И все же во всем этом существует великолепная гармония. Его будто высеченные из скал люди не могли бы обитать в менее «кристаллическом» мире и были бы неуместны среди смягченных и легких архитектурных очертаний. Твердые как алмаз, они должны быть отлиты в окаменевшие формы или так искривлены в своих движениях, что их лица застывают в гримасе. Но там, где присутствует гармония, должна быть и цель, а цель Туры ясна — выразить сущность предмета с почти маниакальной твердостью. В воображаемом им мире нет ничего мягкого или неопределенного, все покорно его жестоким, почти смертельным объятиям. Его мир — наковальня, его восприятие — молот, и ничто не должно заглушить гулкого удара. Лишь кремень и алмаз могли служить строительным материалом для такого художника.
Возможно, Тура слишком глубоко впитал в себя искусство Донателло и был слишком очарован ранними работами Мантеньи. И кто знает, какое средневековое изображение, подобное засушенному цветку или тени прошлого, так неистово оттолкнуло его от себя, что привело к единственной для него, сильно преувеличенной манере изображения, усвоенной им в Падуе? Хокусаи в глубокой старости имел обыкновение подписывать свои картины: «Человек, помешанный на рисунке», и с таким же основанием Тура мог обозначать свое имя, как «Человека, помешанного на осязательной ценности».

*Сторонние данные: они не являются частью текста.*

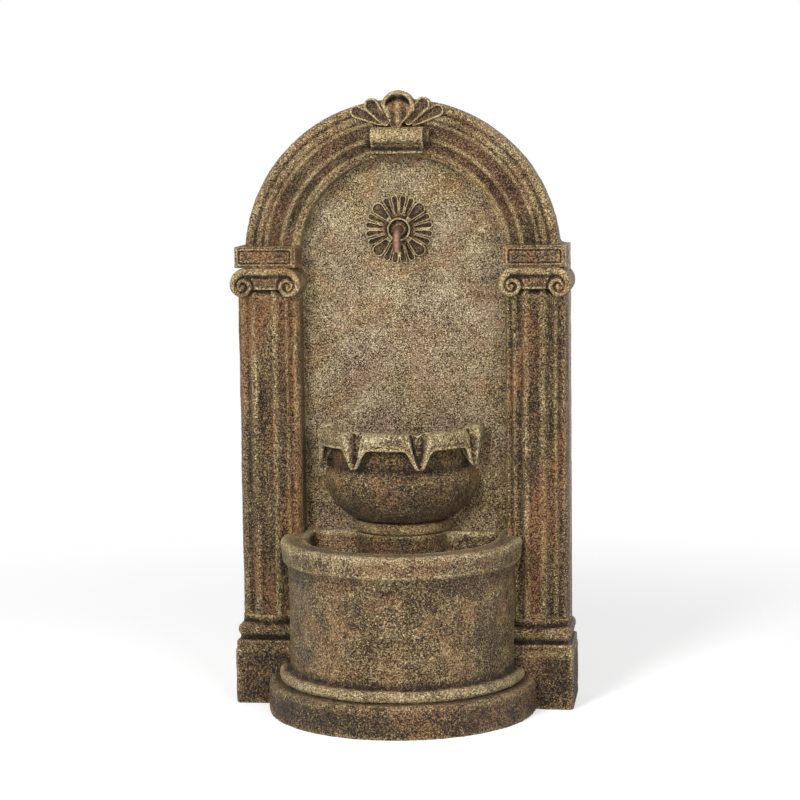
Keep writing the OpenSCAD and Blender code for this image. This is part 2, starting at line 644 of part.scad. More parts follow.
// Level pipe through the wall, with its own elbow and barb down inside the stem
module feed_pipe() black_plastic() at_niche() translate([spout_x, 0, feed_z]) difference() {
    union() {
        facing(pipe_end) cylinder(r = feed_r, h = pipe_end - pump_y);
        translate([0, pump_y, 0]) sphere(r = feed_r);
        translate([0, pump_y, -barb_len]) cylinder(r = barb_r, h = barb_len);
    }
    facing(pipe_end + over) cylinder(r = feed_r - pipe_t, h = pipe_end + over - pump_y);
    translate([0, pump_y, -barb_len - over]) cylinder(r = barb_r - pipe_t, h = barb_len + over);
}

module feed_grommet() rubber() at_niche() translate([spout_x, 0, feed_z]) difference() {
    union() {
        facing(wall_t + 2.5) cylinder(r = feed_r + 7, h = 2.5);
        facing(wall_t) cylinder(r = feed_r + 4 - run, h = wall_t);
    }
    facing(wall_t + 4) cylinder(r = feed_r + run, h = wall_t + 8);
}

module hose(y, z0, z1) vinyl() at_niche() translate([spout_x, y, z0]) difference() {
    cylinder(r = hose_o, h = z1 - z0);
    translate([0, 0, -over]) cylinder(r = hose_r, h = z1 - z0 + 2 * over);
}
module stem_hose() hose(pump_y, pump_z + pump_h + 3, feed_z - feed_r - 3);
module wall_hose() hose(hose_y, feed_z + 12, spout_z - 12);

module clamp_band() {
    difference() {
        union() {
            cylinder(r = hose_o + 1, h = 9);
            translate([hose_o - 1, -4, 0]) cube([8, 8, 9]);
        }
        translate([0, 0, -over]) cylinder(r = hose_o + run, h = 12);
    }
}
clamps_at = [[pump_y, pump_z + pump_h + 7], [pump_y, feed_z - 27], [hose_y, feed_z + 16], [hose_y, spout_z - 25]];
module hose_clamps() color("silver") at_niche() for (p = clamps_at)
    translate([spout_x, p[0], p[1]]) clamp_band();

// Pump, with its spindle along X

module at_pump() at_niche() translate([pump_x, pump_y, pump_z]) children();
axis_z = pump_h / 2;
chamber_len = 14;
rotor_r = 7;
rotor_len = 26;
module along_x(x, z = axis_z) translate([x, 0, z]) rotate([0, 90, 0]) children();

module pump_housing() black_plastic() at_pump() difference() {
    union() {
        translate([-pump_len / 2, -pump_d / 2, 0]) cube([pump_len, pump_d, pump_h]);
        translate([outlet_x, 0, pump_h - over]) cylinder(r = hose_r + 3.5, h = over + 3);
        translate([outlet_x, 0, pump_h - over]) cylinder(r = barb_r, h = over + 22);
        // cooling ribs over the motor end
        for (i = [0:5]) translate([-6 + 5 * i, -pump_d / 2 + 4, pump_h - over])
            cube([2, pump_d - 8, over + 1.5]);
    }
    along_x(-pump_len / 2 - over) cylinder(r = impeller_r + 2.5, h = chamber_len + over);
    along_x(-pump_len / 2) cylinder(r = rotor_r + 1, h = chamber_len + rotor_len + 3);
    along_x(-pump_len / 2) cylinder(r = impeller_shaft_r, h = chamber_len + rotor_len + 8);
    translate([outlet_x, 0, axis_z + impeller_r]) cylinder(r = barb_r - 1.5, h = pump_h);
}

module pump_chamber_cover() black_plastic() at_pump() difference() {
    along_x(-pump_len / 2 - 3) cylinder(r = 18, h = 3);
    for (i = [0:2]) along_x(-pump_len / 2 - 4) rotate(120 * i) translate([7, 0, 0]) cylinder(r = 3, h = 6);
    along_x(-pump_len / 2 - 4) cylinder(r = impeller_shaft_r, h = 6);
}

strainer_len = 12;
strainer_t = 2;
module pump_strainer() black_plastic() at_pump() difference() {
    x0 = -pump_len / 2 - strainer_len;
    translate([x0, -pump_d / 2, 0]) cube([strainer_len, pump_d, pump_h]);
    translate([x0 + strainer_t, strainer_t - pump_d / 2, strainer_t])
        cube([strainer_len, pump_d - 2 * strainer_t, pump_h - 2 * strainer_t]);
    // slots on each side of the solid middle that carries the dial
    for (s = [-1, 1], k = [0:2]) translate([x0 - over, s * (10.5 + 3.4 * k) - 0.8, 6])
        cube([strainer_t + 2 * over, 1.6, pump_h - 12]);
    along_x(x0 - over) cylinder(r = dial_r, h = strainer_t + 2 * over);
}

dial_r = 3;                                   // radius of the dial's stem
module flow_dial() black_plastic() at_pump() {
    x0 = -pump_len / 2 - strainer_len;
    along_x(x0 - clear - 3) cylinder(r = 8, h = 3);
    translate([x0 - clear - 5, -1.2, axis_z - 7]) cube([3, 2.4, 14]);
    along_x(x0 - clear - over) cylinder(r = dial_r - run, h = strainer_t + clear + over + 1.5);
    // half-moon shutter behind the slots
    along_x(x0 + strainer_t + clear) linear_extrude(1.2) difference() {
        circle(r = 16);
        translate([-20, 5]) square([40, 20]);
    }
}

module impeller() color([0.85, 0.85, 0.8]) at_pump() difference() {
    union() {
        along_x(-pump_len / 2 + 3 + 6) cylinder(r = rotor_r, h = rotor_len);
        along_x(-pump_len / 2 + 8) cylinder(r = impeller_r, h = 1.5);
        for (i = [0:impeller_blades - 1]) along_x(-pump_len / 2 + 2) rotate(360 / impeller_blades * i)
            translate([2.5, -0.7, 0]) cube([impeller_r - 2.7, 1.4, 7]);
        along_x(-pump_len / 2 + 2) cylinder(r = 4, h = 8);
    }
    along_x(-pump_len / 2) cylinder(r = impeller_shaft_r + run, h = rotor_len + 14);
}

module impeller_shaft() ceramic() at_pump()
    along_x(-pump_len / 2 - 2.5) cylinder(r = impeller_shaft_r - 0.01, h = chamber_len + rotor_len + 9);

module suction_cups() rubber() at_pump() for (x = [-1, 1], y = [-1, 1])
    translate([x * (pump_len / 2 - 9), y * (pump_d / 2 - 8), -pump_foot]) {
        cylinder(r1 = 7.5, r2 = 4, h = 4);
        cylinder(r = 3, h = pump_foot);
    }

module cord_gland() rubber() at_pump() along_x(pump_len / 2, 10) {
    cylinder(r = 6, h = 3);
    cylinder(r1 = 5, r2 = 3.2, h = 16);
}

back_wall();
arch_moulding();
on_side(-1) plinth();  // left_plinth
on_side(1) plinth();  // right_plinth
on_side(-1) column_base();  // left_column_base
on_side(1) column_base();  // right_column_base
on_side(-1) shaft(reeds_left);  // left_shaft
on_side(1) shaft(reeds_right);  // right_shaft
on_side(-1) capital(reeds_left);  // left_capital
on_side(1) capital(reeds_right);  // right_capital
on_side(-1) impost();  // left_impost
on_side(1) impost();  // right_impost
scroll_roll();
shell_crest();
spout_rosette();
upper_bowl();
bowl_lip();
bowl_ring();
bowl_stem();
basin();
bottom_slab();
drain_plug();
spout_tube();
spout_washer();
spout_locknut();
spout_elbow();
feed_pipe();
feed_grommet();
feed_elbow();
stem_hose();
wall_hose();
hose_clamps();
pump_housing();
pump_chamber_cover();
pump_strainer();
impeller();
impeller_shaft();
flow_dial();
suction_cups();
cord_gland();
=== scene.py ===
"""Weathered garden fountain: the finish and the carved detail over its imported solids."""
import logging
import math
from dataclasses import dataclass
from enum import Enum
from typing import Sequence

import bpy
import numpy as np
from mathutils import Matrix, Vector


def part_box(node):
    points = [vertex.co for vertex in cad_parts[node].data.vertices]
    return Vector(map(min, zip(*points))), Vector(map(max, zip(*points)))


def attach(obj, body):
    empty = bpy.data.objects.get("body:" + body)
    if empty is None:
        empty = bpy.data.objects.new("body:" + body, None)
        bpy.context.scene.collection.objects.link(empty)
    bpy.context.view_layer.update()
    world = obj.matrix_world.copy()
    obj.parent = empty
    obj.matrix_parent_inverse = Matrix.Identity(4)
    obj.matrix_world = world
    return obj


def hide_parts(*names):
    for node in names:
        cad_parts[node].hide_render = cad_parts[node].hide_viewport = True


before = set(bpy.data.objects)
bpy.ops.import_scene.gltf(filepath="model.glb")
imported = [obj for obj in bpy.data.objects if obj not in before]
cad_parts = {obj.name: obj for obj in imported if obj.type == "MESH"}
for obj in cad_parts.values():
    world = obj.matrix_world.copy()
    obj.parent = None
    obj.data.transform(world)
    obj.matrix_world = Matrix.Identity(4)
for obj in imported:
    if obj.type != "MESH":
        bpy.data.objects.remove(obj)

Colour = tuple[float, float, float]
Place = tuple[float, float, float]
Pattern = tuple[float, float]
Curve = tuple[tuple[float, ...], ...]
log = logging.getLogger("fountain")
MM = 0.001
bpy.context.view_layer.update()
NICHE_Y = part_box("arch_moulding")[1].y
FRONT_BODY = "fountain"
WELD = 0.00002
SEAT_REACH = 0.006
NEAR_REACH = 0.0036
FAR_REACH = 0.0095
ARRIS_DEPTH = 0.0007
SWELL_DEPTH = 0.0016


class Grade(Enum):
    """How coarse a casting's surface is rebuilt, in metres."""

    CARVED = 0.0011
    FINE = 0.0015
    MEDIUM = 0.0022
    COARSE = 0.0027
    BROAD = 0.0033
    WALL = 0.0046


class Wash(Enum):
    """The colour wash of a casting: its tone, then its shares of rust, grey and soot."""

    BASIN = (0.05, 0.50, 0.08, 0.22)
    ARCH = (-0.01, 0.45, 0.10, 0.20)
    PANEL = (0.23, 0.50, 0.50, 0.12)
    COLUMN = (-0.01, 1.00, 0.04, 0.25)
    BLOCK = (-0.12, 0.75, 0.05, 0.25)
    FOOT = (-0.16, 0.60, 0.06, 0.40)
    BOWL = (-0.13, 0.55, 0.00, 0.30)
    LIP = (0.11, 0.12, 0.10, 0.05)
    LEAF = (-0.10, 0.25, 0.12, 0.40)
    CREST = (-0.09, 0.40, 0.00, 0.20)
    ROLL = (-0.04, 0.25, 0.00, 0.25)


class Value:
    """A shader socket that takes part in ordinary sums."""

    def __init__(self, board: "Board", socket: bpy.types.NodeSocket) -> None:
        """Keeps the socket and the board it belongs to."""
        self.board = board
        self.socket = socket

    def _sum(self, operation: str, first: "Value | float", second: "Value | float") -> "Value":
        """Adds one Math node with the two sides of a sum."""
        return self.board.node("ShaderNodeMath", {"operation": operation}, {0: first, 1: second})

    def __add__(self, other: "Value | float") -> "Value":
        """This plus other."""
        return self._sum("ADD", self, other)

    def __radd__(self, other: float) -> "Value":
        """Other plus this."""
        return self._sum("ADD", other, self)

    def __sub__(self, other: "Value | float") -> "Value":
        """This minus other."""
        return self._sum("SUBTRACT", self, other)

    def __rsub__(self, other: float) -> "Value":
        """Other minus this."""
        return self._sum("SUBTRACT", other, self)

    def __mul__(self, other: "Value | float") -> "Value":
        """This times other."""
        return self._sum("MULTIPLY", self, other)

    def __rmul__(self, other: float) -> "Value":
        """Other times this."""
        return self._sum("MULTIPLY", other, self)

    def between(self, low: float, high: float) -> "Value":
        """A smooth step from 0 at the low value to 1 at the high one."""
        inputs = {"Value": self, "From Min": low, "From Max": high}
        return self.board.node("ShaderNodeMapRange", {"interpolation_type": "SMOOTHSTEP"}, inputs, "Result")


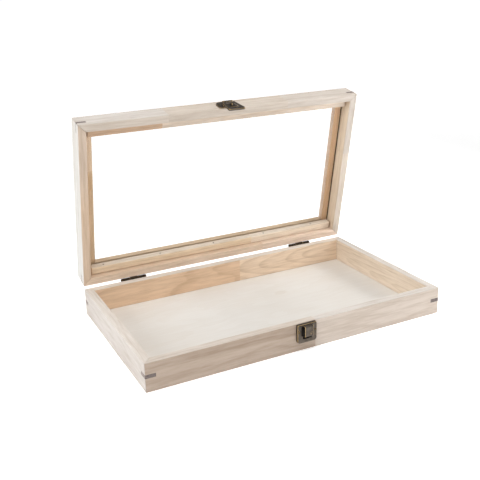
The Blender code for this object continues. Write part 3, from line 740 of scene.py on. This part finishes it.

Этой единственной задаче он принес в жертву всю свою гениальность, родственную по духу Поллайоло и, быть может, не уступающую ему. Не обладая особенно глубоким умом и, как все провинциалы, лишенный тонкого и критического отношения к своим серьезным соперникам, Тура никогда не выходил за пределы узкосформулированной творческой программы в более интеллектуальную область искусства. Поэтому его можно сравнивать не с его флорентийскими собратьями, а с другим художником падуанской школы — Карло Кривелли. Один преувеличивает четкость очертаний предмета, другой преувеличивает их точность, и подобно всем одаренным живописцам, не представляющим себе художественной цели своего искусства, они кончают гротеском. Но не такой уж это злой жребий, если художнику есть что высказать.